* start *
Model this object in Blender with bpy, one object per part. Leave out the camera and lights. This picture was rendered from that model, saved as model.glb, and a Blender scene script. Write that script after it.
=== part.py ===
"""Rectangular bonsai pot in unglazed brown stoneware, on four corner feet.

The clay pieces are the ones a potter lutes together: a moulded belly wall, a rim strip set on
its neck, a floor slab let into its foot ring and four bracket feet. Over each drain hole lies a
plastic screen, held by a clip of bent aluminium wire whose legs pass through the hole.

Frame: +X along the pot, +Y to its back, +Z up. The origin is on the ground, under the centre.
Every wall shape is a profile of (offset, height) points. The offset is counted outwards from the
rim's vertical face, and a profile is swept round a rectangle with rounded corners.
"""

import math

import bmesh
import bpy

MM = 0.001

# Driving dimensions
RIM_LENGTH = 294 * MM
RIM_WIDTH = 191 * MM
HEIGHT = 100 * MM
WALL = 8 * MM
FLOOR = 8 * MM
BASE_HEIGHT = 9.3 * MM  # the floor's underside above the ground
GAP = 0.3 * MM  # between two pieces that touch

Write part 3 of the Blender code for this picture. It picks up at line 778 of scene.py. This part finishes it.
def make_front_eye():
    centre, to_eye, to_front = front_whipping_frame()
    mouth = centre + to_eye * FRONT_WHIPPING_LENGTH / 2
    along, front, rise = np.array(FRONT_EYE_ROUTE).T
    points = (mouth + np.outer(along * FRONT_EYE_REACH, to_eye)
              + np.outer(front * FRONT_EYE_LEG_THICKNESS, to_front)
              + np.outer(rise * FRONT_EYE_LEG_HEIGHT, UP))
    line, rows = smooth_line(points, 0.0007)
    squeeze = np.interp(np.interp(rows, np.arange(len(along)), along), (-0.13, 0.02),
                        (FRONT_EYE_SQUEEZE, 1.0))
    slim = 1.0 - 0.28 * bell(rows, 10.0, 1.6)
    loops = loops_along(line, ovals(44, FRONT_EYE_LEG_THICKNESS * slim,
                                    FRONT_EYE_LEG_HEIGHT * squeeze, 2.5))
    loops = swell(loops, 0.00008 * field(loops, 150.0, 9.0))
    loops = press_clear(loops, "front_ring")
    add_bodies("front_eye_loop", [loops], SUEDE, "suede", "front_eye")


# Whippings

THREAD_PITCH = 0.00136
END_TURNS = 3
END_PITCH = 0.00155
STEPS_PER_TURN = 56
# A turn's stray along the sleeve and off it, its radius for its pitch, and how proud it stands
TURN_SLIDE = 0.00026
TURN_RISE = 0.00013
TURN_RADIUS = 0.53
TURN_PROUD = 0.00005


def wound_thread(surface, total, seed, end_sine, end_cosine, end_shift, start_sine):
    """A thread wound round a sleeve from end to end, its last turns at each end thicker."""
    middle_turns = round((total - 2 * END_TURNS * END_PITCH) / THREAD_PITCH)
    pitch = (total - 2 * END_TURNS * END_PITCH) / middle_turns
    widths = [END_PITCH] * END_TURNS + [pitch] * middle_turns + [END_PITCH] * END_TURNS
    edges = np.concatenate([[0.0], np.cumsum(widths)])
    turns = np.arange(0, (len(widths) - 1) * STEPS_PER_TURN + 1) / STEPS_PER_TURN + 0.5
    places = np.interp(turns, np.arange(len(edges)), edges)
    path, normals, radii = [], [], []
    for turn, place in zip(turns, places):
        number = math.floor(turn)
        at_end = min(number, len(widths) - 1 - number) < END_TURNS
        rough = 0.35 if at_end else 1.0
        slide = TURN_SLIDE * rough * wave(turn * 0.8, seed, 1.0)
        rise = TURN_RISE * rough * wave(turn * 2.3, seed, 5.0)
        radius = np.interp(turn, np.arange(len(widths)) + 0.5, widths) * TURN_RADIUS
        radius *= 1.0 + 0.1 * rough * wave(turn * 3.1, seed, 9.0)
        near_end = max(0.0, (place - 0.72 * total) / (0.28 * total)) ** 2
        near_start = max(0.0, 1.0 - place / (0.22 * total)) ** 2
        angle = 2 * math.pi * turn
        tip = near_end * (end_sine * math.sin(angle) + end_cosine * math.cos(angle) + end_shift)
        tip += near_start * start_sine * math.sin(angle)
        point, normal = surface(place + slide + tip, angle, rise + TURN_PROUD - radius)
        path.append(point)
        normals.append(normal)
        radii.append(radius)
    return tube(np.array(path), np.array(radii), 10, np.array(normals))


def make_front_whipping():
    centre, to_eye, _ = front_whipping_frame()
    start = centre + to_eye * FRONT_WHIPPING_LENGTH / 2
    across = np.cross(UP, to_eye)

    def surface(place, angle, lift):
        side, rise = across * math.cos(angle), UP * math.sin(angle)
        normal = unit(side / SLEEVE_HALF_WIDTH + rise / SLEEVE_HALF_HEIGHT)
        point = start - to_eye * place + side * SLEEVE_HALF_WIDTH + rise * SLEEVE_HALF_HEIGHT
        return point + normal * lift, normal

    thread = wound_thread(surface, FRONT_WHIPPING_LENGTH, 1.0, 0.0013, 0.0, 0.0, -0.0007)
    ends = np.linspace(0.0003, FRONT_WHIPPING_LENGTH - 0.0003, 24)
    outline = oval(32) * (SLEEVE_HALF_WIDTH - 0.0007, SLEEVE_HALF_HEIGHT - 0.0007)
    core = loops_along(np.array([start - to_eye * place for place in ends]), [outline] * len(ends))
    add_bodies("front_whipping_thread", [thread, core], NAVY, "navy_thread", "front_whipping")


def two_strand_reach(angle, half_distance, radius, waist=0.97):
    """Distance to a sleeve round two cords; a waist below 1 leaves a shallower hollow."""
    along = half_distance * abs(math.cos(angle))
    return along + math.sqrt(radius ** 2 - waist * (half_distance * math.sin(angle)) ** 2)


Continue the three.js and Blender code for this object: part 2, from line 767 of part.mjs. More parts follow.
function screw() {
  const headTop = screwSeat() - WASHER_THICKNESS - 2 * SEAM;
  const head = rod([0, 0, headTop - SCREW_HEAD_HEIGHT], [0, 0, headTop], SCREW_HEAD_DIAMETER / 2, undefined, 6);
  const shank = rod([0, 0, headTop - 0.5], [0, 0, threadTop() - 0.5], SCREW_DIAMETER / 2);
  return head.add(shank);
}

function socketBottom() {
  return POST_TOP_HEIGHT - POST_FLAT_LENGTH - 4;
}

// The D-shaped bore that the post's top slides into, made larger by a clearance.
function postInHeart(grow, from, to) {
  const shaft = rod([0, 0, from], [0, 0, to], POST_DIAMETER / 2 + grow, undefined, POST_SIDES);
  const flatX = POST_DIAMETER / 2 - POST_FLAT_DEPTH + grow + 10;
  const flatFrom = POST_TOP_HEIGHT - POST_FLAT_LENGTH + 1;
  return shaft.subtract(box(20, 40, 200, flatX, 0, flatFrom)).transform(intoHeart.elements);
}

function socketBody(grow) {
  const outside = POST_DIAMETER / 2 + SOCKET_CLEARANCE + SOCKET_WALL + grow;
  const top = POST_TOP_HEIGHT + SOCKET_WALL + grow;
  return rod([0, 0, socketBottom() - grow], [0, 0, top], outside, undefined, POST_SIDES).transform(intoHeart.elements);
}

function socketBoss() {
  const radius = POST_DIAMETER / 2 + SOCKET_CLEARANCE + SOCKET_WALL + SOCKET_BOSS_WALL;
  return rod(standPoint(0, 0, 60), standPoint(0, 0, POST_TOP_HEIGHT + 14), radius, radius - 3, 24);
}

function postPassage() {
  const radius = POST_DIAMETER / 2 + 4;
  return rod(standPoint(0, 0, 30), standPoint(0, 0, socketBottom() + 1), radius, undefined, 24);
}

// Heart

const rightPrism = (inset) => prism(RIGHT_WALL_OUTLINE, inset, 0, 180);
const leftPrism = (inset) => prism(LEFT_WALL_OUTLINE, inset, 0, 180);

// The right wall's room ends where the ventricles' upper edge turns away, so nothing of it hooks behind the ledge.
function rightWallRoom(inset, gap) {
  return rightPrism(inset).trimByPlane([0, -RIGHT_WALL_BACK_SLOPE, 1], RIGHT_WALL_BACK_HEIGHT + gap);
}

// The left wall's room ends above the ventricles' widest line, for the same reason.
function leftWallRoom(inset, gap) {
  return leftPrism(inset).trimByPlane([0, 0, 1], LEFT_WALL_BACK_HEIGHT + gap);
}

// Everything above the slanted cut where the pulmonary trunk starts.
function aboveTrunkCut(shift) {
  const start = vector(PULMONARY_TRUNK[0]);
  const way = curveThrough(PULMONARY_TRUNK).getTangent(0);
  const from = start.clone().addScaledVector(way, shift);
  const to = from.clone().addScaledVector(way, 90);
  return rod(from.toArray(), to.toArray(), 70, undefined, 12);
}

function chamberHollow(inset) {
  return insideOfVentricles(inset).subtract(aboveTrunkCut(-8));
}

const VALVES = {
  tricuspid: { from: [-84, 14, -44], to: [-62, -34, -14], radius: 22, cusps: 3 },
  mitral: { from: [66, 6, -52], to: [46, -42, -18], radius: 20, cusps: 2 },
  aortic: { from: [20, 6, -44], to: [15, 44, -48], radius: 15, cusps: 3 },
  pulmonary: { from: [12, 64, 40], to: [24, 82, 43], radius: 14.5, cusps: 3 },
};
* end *
— EXERCISE DIRECTIONS —
Restate the listing exactly, starting at its first line and ending at the line where "GAP = 0.3 *" occurs; include both and no other lines.

— CORRECT RESULT —
Model this object in Blender with bpy, one object per part. Leave out the camera and lights. This picture was rendered from that model, saved as model.glb, and a Blender scene script. Write that script after it.
=== part.py ===
"""Rectangular bonsai pot in unglazed brown stoneware, on four corner feet.

The clay pieces are the ones a potter lutes together: a moulded belly wall, a rim strip set on
its neck, a floor slab let into its foot ring and four bracket feet. Over each drain hole lies a
plastic screen, held by a clip of bent aluminium wire whose legs pass through the hole.

Frame: +X along the pot, +Y to its back, +Z up. The origin is on the ground, under the centre.
Every wall shape is a profile of (offset, height) points. The offset is counted outwards from the
rim's vertical face, and a profile is swept round a rectangle with rounded corners.
"""

import math

import bmesh
import bpy

MM = 0.001

# Driving dimensions
RIM_LENGTH = 294 * MM
RIM_WIDTH = 191 * MM
HEIGHT = 100 * MM
WALL = 8 * MM
FLOOR = 8 * MM
BASE_HEIGHT = 9.3 * MM  # the floor's underside above the ground
GAP = 0.3 * MM  # between two pieces that touch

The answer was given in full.